What do you guys do to clean your bolt action rifle bores? I throw it on the bench and stick a bore guide in the action and run a wet patch with a general purpose powder/fouling solvent through. Let it sit awhile(minutes, hours, depends on what else I'm doing). Then I dry patch and repeat again until the dry patch(s) are coming out about clean. Then I wet patch/dry patch my copper solvent until that comes out clean. Then I run a wet patch of basic gun oil up the bore to keep the bore hydrated(no I'm not crazy, its a real thing). I don't so much care about the whole theory of keeping the steel hydrated as I do applying a lube to protect the bore from any corrosion the lingering copper solvent might want to do. I do this on even the cheapest of rifles. When I got into loading ammo and learning to shoot well, I also learned a good bit about chambers and bores(as any intelligent reloader should). Once I had an understanding of chambers and bores, the accuracy perfectionist came alive in me and now I treat my barrels with dignity and care. Probably to excess in some cases but I love fooling with the worst of rifles to try and get them to perform better.
 
I've even come to the conclusion that almost all bolt action rifles made in the last few years are capable of shooting a MOA if someone feels like investing the time effort and money into load experimenting. There's still a few Rugers out there that I whole heartedly believe won't do it, but it seems most will if you have the time to spare. Would you believe Ruger does not consider the barrel to be flawed or are willing to remedy the rifle if it shoots 4 MOA or under? I'd be heated if I dropped 750 bucks to watch my rifle group like a shotgun.
 
Rugers hammer forged barrels tend to be fine. But their cut rifled are very hit or miss.

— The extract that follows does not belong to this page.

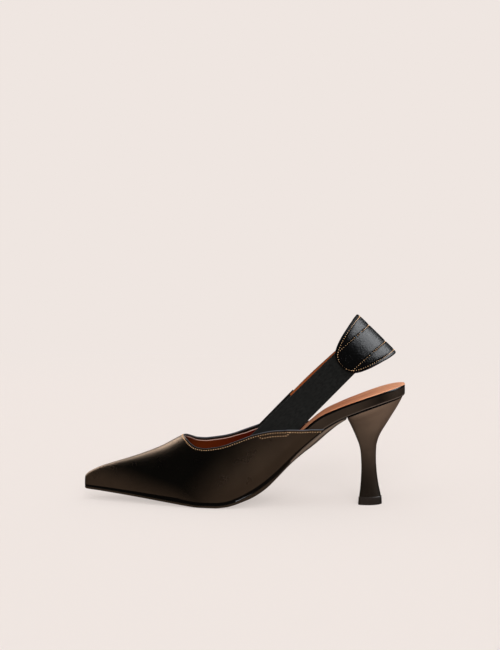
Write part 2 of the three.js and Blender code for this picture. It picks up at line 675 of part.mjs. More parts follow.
// Heel tab: half its width at a distance from its front end, and its three padded channels
const TAB_OUTLINE = [
  { at: 0, half: 0.06 },
  { at: 0.006, half: 0.14 },
  { at: 0.02, half: 0.26 },
  { at: 0.06, half: 0.43 },
  { at: 0.13, half: 0.57 },
  { at: 0.24, half: 0.7 },
  { at: 0.36, half: 0.8 },
  { at: 0.52, half: 0.89 },
  { at: 0.7, half: 0.96 },
  { at: 1, half: 1 },
];
const tabHalf = curveThrough(TAB_OUTLINE, (row) => (row.half * TAB_WIDTH) / 2);
const TAB_LENGTH = HALF_LOOP - TURN_START + TAB_FRONT; // from either end to the middle of the back
const TAB_SEAM = 0.45; // the two stitched seams, as a share of half the tab's width

function tabPuff(share, edgeShare) {
  const across = Math.abs(share);
  const middle = across < TAB_SEAM;
  const place = middle ? across / TAB_SEAM : (across - (1 + TAB_SEAM) / 2) / ((1 - TAB_SEAM) / 2);
  return TAB_PUFF * Math.sqrt(Math.max(0, 1 - place ** 2)) * (middle ? 1 : 0.7) * smooth(edgeShare * 5);
}

function makeHeelTab() {
  const steps = 22;
  const across = 12;
  const inner = ELASTIC_THICKNESS + GAP;
  const rings = Array.from({ length: 2 * steps + 1 }, (_, k) => {
    const side = k <= steps ? LATERAL : MEDIAL;
    const fromEnd = 1 - Math.cos((Math.PI * Math.min(k, 2 * steps - k)) / (2 * steps));
    const run = TURN_START - TAB_FRONT + fromEnd * TAB_LENGTH;
    const half = tabHalf(fromEnd);
    const centre = TAB_DROP * smooth(fromEnd);
    const line = (outer) =>
      Array.from({ length: across + 1 }, (_, j) => {
        const share = ((outer ? across - j : j) / across) * 2 - 1;
        const down = share * half;
        const lift = outer ? TAB_THICKNESS + tabPuff(down / (TAB_WIDTH / 2), fromEnd) : 0;
        return bandPoint(run, down + centre, side, inner + lift);
      });
    return [...line(false), ...line(true)];
  });
  return loft(rings);
}

// Colours as the leather, elastic, lining and rubber look in soft light
const blackLeather = { color: 0x1d1712, roughness: 0.42, metalness: 0 };
const tabLeather = { color: 0x151414, roughness: 0.35, metalness: 0 };
const tanLeather = { color: 0xb9714a, roughness: 0.6, metalness: 0 };
const elasticWeb = { color: 0x141413, roughness: 0.9, metalness: 0 };
const soleRubber = { color: 0x14110f, roughness: 0.55, metalness: 0 };

function piece(name, geometry, finish) {
  const mesh = new THREE.Mesh(geometry, new THREE.MeshStandardMaterial(finish));
  mesh.name = name;
  return mesh;
}

const shoe = new THREE.Group();
shoe.add(
  piece("outsole", makeOutsole(), soleRubber),
  piece("insole", makeInsole(), blackLeather),
  piece("sock_lining", makeSock(), tanLeather),
  piece("upper", makeUpper(), blackLeather),
  piece("heel", makeHeel(), blackLeather),
  piece("top_piece", makeTopPiece(), soleRubber),
  piece("elastic_lateral", makeElasticLateral(), elasticWeb),
  piece("elastic_medial", makeElasticMedial(), elasticWeb),
  piece("strap_medial", makeStrapMedial(), tabLeather),
  piece("heel_tab", makeHeelTab(), tabLeather),
);

export default shoe;
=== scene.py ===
# A woman's pointed slingback pump, left shoe: the looks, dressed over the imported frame.
# Sizes are in millimetres, as a last maker writes them; each mesh is made in metres.
# The toe points to -X, the outer (lateral) side to -Y, and the ball of the foot treads at the origin.
import math

import bpy
import bmesh
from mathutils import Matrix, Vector
from mathutils.kdtree import KDTree


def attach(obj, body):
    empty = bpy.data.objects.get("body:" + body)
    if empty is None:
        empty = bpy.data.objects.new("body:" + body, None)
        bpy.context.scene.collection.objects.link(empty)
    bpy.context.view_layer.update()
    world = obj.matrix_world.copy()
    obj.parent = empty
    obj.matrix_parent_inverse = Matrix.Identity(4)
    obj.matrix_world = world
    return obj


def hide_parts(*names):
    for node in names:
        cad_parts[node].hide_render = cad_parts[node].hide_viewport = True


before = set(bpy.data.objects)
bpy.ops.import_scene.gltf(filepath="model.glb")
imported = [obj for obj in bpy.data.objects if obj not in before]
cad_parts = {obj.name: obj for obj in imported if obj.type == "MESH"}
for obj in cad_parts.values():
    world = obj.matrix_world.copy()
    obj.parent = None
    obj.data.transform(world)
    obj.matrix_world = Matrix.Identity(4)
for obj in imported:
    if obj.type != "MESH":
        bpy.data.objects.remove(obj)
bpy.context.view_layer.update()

# Outsole.
# A thin sheet of resin rubber with a black painted edge, cut to the last's outline and cemented
# under the upper. It is flat where the ball treads, rounded under the waist, and ends at the heel.
MM = 0.001
LATERAL, MEDIAL = -1, 1
SIDES = (LATERAL, MEDIAL)
SHOE_LENGTH = 243
TREAD_AT = 0.403
BALL_WIDTH = 72
WAIST_WIDTH = 43
SEAT_WIDTH = 53
TOE_WIDTH = 10
TOE_SPRING = 8
HEEL_RISE = 80
GAP = 0.3
OUTSOLE_EDGE = 2.4
TREAD_CROWN = 0.5
WAIST_CROWN = 3
SOLE_WELT = 1.8
HEEL_SEAT_LENGTH = 42
BREAST_AT = 1 - HEEL_SEAT_LENGTH / SHOE_LENGTH
SEAT_ROUND_AT = 0.9
SEAT_SQUARENESS = 2.3
TOE_CORNER = 2.5


def lerp(a, b, t):
    return a + (b - a) * t


def clamp(v, low=0.0, high=1.0):
    return min(high, max(low, v))


def smooth(v):
    return clamp(v) ** 2 * (3 - 2 * clamp(v))


def halved(low, high, times, too_low):
    """Narrows a range round the place where too_low stops being true."""
    for _ in range(times):
        middle = (low + high) / 2
        low, high = (middle, high) if too_low(middle) else (low, middle)
    return low, high


def x_at(at):
    return (at - TREAD_AT) * SHOE_LENGTH


def at_x(x):
    return x / SHOE_LENGTH + TREAD_AT


def curve_through(rows, scale=1, column=1):
    """A smooth curve through one column of rows that start with their place. It never overshoots."""
    xs = [row[0] for row in rows]
    ys = [row[column] * scale for row in rows]
    steps = [(ys[i + 1] - ys[i]) / (xs[i + 1] - xs[i]) for i in range(len(xs) - 1)]
    slopes = [steps[0]]
    for before, after in zip(steps, steps[1:]):
        slopes.append(2 * before * after / (before + after) if before * after > 0 else 0)
    slopes.append(steps[-1])

    def value(at):
        place = clamp(at, xs[0], xs[-1])
        i = 0
        while i < len(xs) - 2 and place > xs[i + 1]:
            i += 1
        width = xs[i + 1] - xs[i]
        t = (place - xs[i]) / width
        from_low = (1 + 2 * t) * (1 - t) ** 2 * ys[i]
        from_high = t**2 * (3 - 2 * t) * ys[i + 1]
        bend = t * (1 - t) ** 2 * slopes[i] - t**2 * (1 - t) * slopes[i + 1]
        return from_low + from_high + width * bend

    return value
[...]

I clean my target rifles or a new purchase much the same way Tucker.

Bore guide, two wet patches hoppes#9 bench rest.
Two or three patches with JB bore paste. Short stroking/scrubbing the bore with each pass.
Two wet patches #9bench.
Leave at this point if storing. If shooting a match next day two patches with lighter fluid and the a dry patch.

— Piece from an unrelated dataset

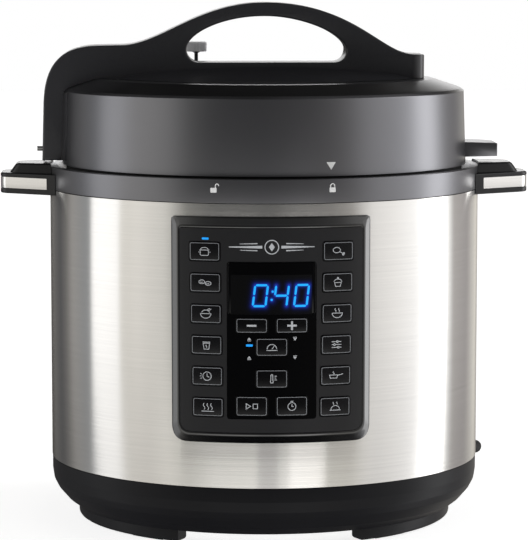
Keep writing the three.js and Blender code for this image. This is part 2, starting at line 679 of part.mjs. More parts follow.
function strainRelief() {
  const sleeve = taperedTube(curveThrough(CORD_EXIT), (t) => 5.2 - 0.7 * t, 12, 10);
  const throughWall = (radius, from, to) => {
    const pin = new THREE.CylinderGeometry(radius, radius, to - from, 12);
    return turnedTo(pin.translate(0, -(from + to) / 2, CORD_HEIGHT), CORD_ANGLE);
  };
  return join(sleeve, throughWall(4.2, 135, 147), throughWall(6.2, 134, 136.5));
}
add("cord_strain_relief", strainRelief(), MATERIALS.rubber);
add(
  "mains_cord",
  join(
    new THREE.ExtrudeGeometry(roundSection(CORD_R, 8), { steps: 16, extrudePath: curveThrough(CORD_ROUTE) }),
    ring(COIL.inner, COIL.outer, COIL.low, COIL.high, 32).translate(COIL.x, COIL.y, 0),
  ),
  MATERIALS.cordRubber,
);

const PLUG = { x: 11.8, y: 199.2, height: 10.3, heading: 200 }; // heading: degrees from +X, seen from above
function mainsPlug() {
  const sleeve = new THREE.CylinderGeometry(6.5, 4.6, 19, 16).rotateZ(-Math.PI / 2).translate(9.5, 0, 0);
  const bodyShape = roundedOutline([[-13, -10], [13, -10], [13, 10], [-13, 10]], [6, 6, 8, 8]);
  const body = raised(bodyShape, 18, 42).rotateX(Math.PI / 2).rotateZ(Math.PI / 2);
  const blade = (y) => block([41, y - 0.8, 1], [59, y + 0.8, 7.3]);
  const earth = new THREE.CylinderGeometry(2.4, 2.4, 21, 12).rotateZ(-Math.PI / 2).translate(51.5, 0, -5);
  return join(sleeve, body, blade(-6.35), blade(6.35), earth)
    .rotateZ(THREE.MathUtils.degToRad(PLUG.heading))
    .translate(PLUG.x, PLUG.y, PLUG.height);
}
add("mains_plug", mainsPlug(), MATERIALS.cordRubber);

export default cooker;
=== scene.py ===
"""Looks of the electric pressure cooker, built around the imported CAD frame.

Shapes are drawn in millimetres around the cooker's own vertical axis and turned into the row frame (metres) by
to_row(). Angles on the round body are degrees from the front, positive towards +X."""

import math

import bmesh
import bpy
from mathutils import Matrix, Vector
from mathutils.geometry import tessellate_polygon


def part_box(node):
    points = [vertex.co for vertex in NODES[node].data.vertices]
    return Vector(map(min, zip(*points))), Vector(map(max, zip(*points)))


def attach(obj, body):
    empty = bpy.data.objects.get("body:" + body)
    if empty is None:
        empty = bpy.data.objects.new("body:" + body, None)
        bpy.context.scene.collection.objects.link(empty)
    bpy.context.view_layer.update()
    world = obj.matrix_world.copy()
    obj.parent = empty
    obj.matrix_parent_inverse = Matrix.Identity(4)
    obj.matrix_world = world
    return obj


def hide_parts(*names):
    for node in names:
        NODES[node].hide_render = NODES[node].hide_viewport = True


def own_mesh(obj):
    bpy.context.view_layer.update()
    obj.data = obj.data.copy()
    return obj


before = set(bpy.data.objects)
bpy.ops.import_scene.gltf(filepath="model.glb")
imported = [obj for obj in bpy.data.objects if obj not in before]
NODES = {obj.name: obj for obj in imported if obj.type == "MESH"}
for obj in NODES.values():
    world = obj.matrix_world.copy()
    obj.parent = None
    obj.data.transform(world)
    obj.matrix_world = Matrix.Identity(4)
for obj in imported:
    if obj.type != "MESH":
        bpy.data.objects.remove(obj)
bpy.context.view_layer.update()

MM = 0.001
shell_low, shell_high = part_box("outer_shell")
AXIS_Y = (shell_low.y + shell_high.y) / 2  # the round body's axis, in metres


def to_row(point):
    x, y, z = point
    return Vector((x * MM, y * MM + AXIS_Y, z * MM))


def linked(name, data):
    obj = bpy.data.objects.new(name, data)
    bpy.context.scene.collection.objects.link(obj)
    return obj


# ---------------------------------------------------------------- camera
CAMERA = {"lens": 189.33, "sensor": 36, "height": 164.5, "distance": 1925.3, "pitch": 6.31, "azimuth": -1.9}


def make_camera():
    data = bpy.data.cameras.new("camera")
    data.lens, data.sensor_width, data.sensor_fit = CAMERA["lens"], CAMERA["sensor"], "AUTO"
    data.clip_start, data.clip_end = 0.1, 50
    camera = linked("camera", data)
    pitch, turn = math.radians(CAMERA["pitch"]), math.radians(CAMERA["azimuth"])
    back = Vector((math.sin(turn) * math.cos(pitch), -math.cos(turn) * math.cos(pitch), math.sin(pitch)))
    camera.location = to_row((0, 0, CAMERA["height"])) + back * CAMERA["distance"] * MM
    camera.rotation_mode = "QUATERNION"
    camera.rotation_quaternion = (-back).to_track_quat("-Z", "Y")
    bpy.context.scene.camera = camera


make_camera()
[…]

Depending on the gun it can take 1 to 10 rounds to foul the bore back to accurate after a heavy clean.

Hunting guns I dont clean until the accuracy shows a drop on the bench. Or dirty from a field carry, then only a wet patch or two, followed by a few dry patches. Then a round on the bench shooting to check the point of impact.

Use a hard cleaning rod. Less chance of grit getting imbedded. Dewey's SST are my favorite.


A lot of different ways to skin a cat in match grade cleaning. Dont know of two shooters that do it the same.
 
I use the same Dewey rod and like it also. Yes, there is a clear line in Ruger barrel quality when they subbed it out to a different company. I've looked up the pipe of several Rugers with a electronic bore scope at the gunsmiths shop and been shocked. My favorite, and I mean favorite hunting rifle is a Ruger 7 mag (but I'm a r700 guy), and the bore of that thing is a train wreck. With time and effort, I've actually shot a lot of the sin out of that barrel and accuracy has improved. Throat should be going by now on the poor thing. I went through a phase of cranking 120's out of it at 3700ish fps. Lots of them too.